Good Grief

Good Grief

            You’d think the world messes with me some days.

            I’m in the second week of the new job and it’s a lot.  I’m supposed to be an energy reporter, but my bosses make the very good point that, before I can be a capable energy reporter, I have to understand the markets.  So, I’m spending a lot of time trying to learn how to write market reports, which is a soul-crushing affair.  Not because of the nature of the work, per se, but more because I have a knack for always grabbing the wrong number from the charts when trying to illustrate why markets today are rising or falling or going in spirals.  Add to this that I’m meeting a group of people for the first time, so there’s all the rules of engagement you have to work out as you sort through who’s the introvert and who prefers speaking in German and who has a sense of humor and who will hold up a story to make you double check this or that fact.

            And, lest we forget, this is the first time I’ve been regularly leaving the house since March 2020.  It would be wrong to say I actively think and worry about the pandemic, but it would also be a lie to say that I crush myself into a train full of other commuters and don’t give a second thought to the chances that maybe the person to my left will cough and cover me with something that will send me to an emergency room that can barely handle something like Covid-19 on a good day.  I push through it, but it’s tense.

            Also, and this is whiny, but as little as I liked the late shifts at my old job, I did get used to not always having to start my day early.  With the new job, the “late” shift is 9-5.  Getting up early and trying to juggle the kids while making sure I’m out the door on time is a whole return to an experience I’d almost forgotten.  That said, once things are more normal, I’m probably only going to be in the office two days a week, on average.  We shall see how it all goes.

            But the point is, I decided on my second day that my two direct superiors had to at least know about Colin.  It’s not as if I have breaks from reality on a regular basis due to the death of my son – if anything, not working for a general news desk where there was always the risk of a story about a dead child peering around the corner – but you never know when you’re going to be triggered.  And I wanted them to know that.

            The thing is, I try to read a page or two of the Bible every day.  Here’s what I stumbled across the morning I decided I was going to do the big reveal.

Ecclesiasticus 38:16

Mourning

            My son, shed tears over a dead man,

                        and intone the lament to show your own deep grief;

            bury his body with due ceremonial,

                        and do not neglect to honor his grave.

            Weep bitterly, wail most fervently;

                        observe the mourning the dead man deserves,

                        one day, or two, to avoid comment,

                        and then be comforted in your sorrow;

            for grief can lead to death,

                        a grief-stricken heart undermines your strength.

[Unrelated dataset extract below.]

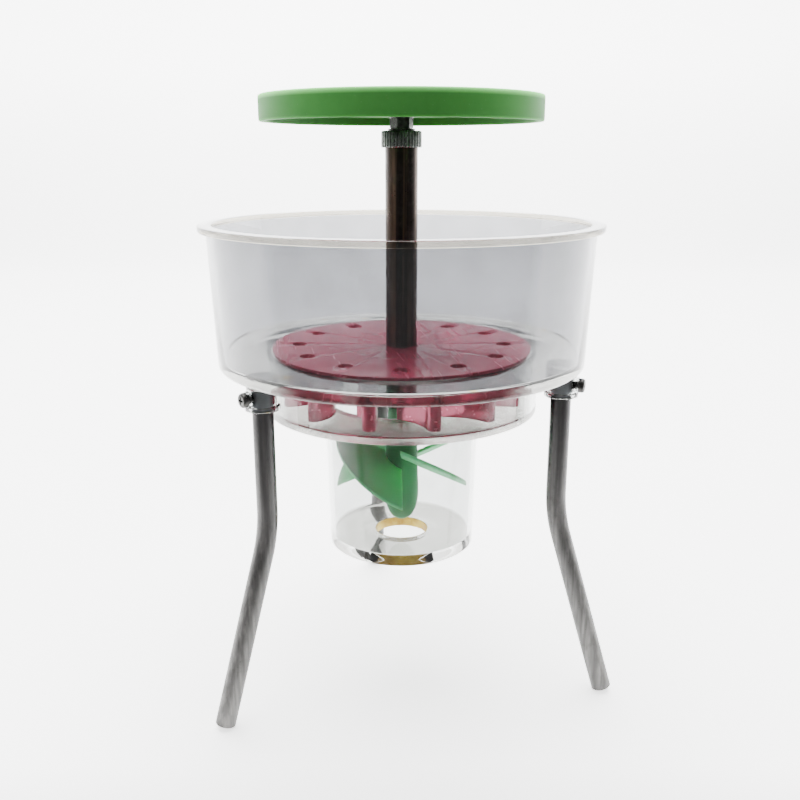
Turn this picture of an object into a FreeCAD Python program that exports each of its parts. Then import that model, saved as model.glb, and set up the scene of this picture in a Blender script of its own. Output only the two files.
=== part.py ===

            Let grief end with the funeral;

                        a life of grief oppresses the mind.

            Do not abandon your heart to grief,

                        drive it away, bear your own end in mind.

            Do not forget, there is no going back;

                        you cannot help the dead, and you will harm yourself.

            “Remember my doom, since it will be yours too;

                        yesterday was my day, today is yours.”

            Once the dead man is laid to rest, let his memory rest too,

                        do not fret for him, once his spirits departs.

            Sigh.  I guess it’s appropriate, because my life is going on.  I guess it hurts all the more, because I hate that my life just keeps on going on without him.  I’m such walking poster child for survivor’s guilt.

            They took it as well as one can.  “It’s unfathomable,” they told me, and I felt bad, because they both have young children and I hate that I had to open the window on the possibility that young children can die.  It had to come out, but I hated it as I did it.

            As it happened, less than a week later, I was in the office and one of my new colleagues got bad news about the health of a family member.  I told her I understood.  You could see the skepticism in her eyes.  “You don’t want to hear my story right now,” I said, because the hot topic right that moment was her loved one’s health.  But she asked “Horrible story?” and I told her.  She actually apologized for bringing the mood down.

            It messes with you, the grief and the pre-grief and the anticipation of grief.  As always, we just keep trying.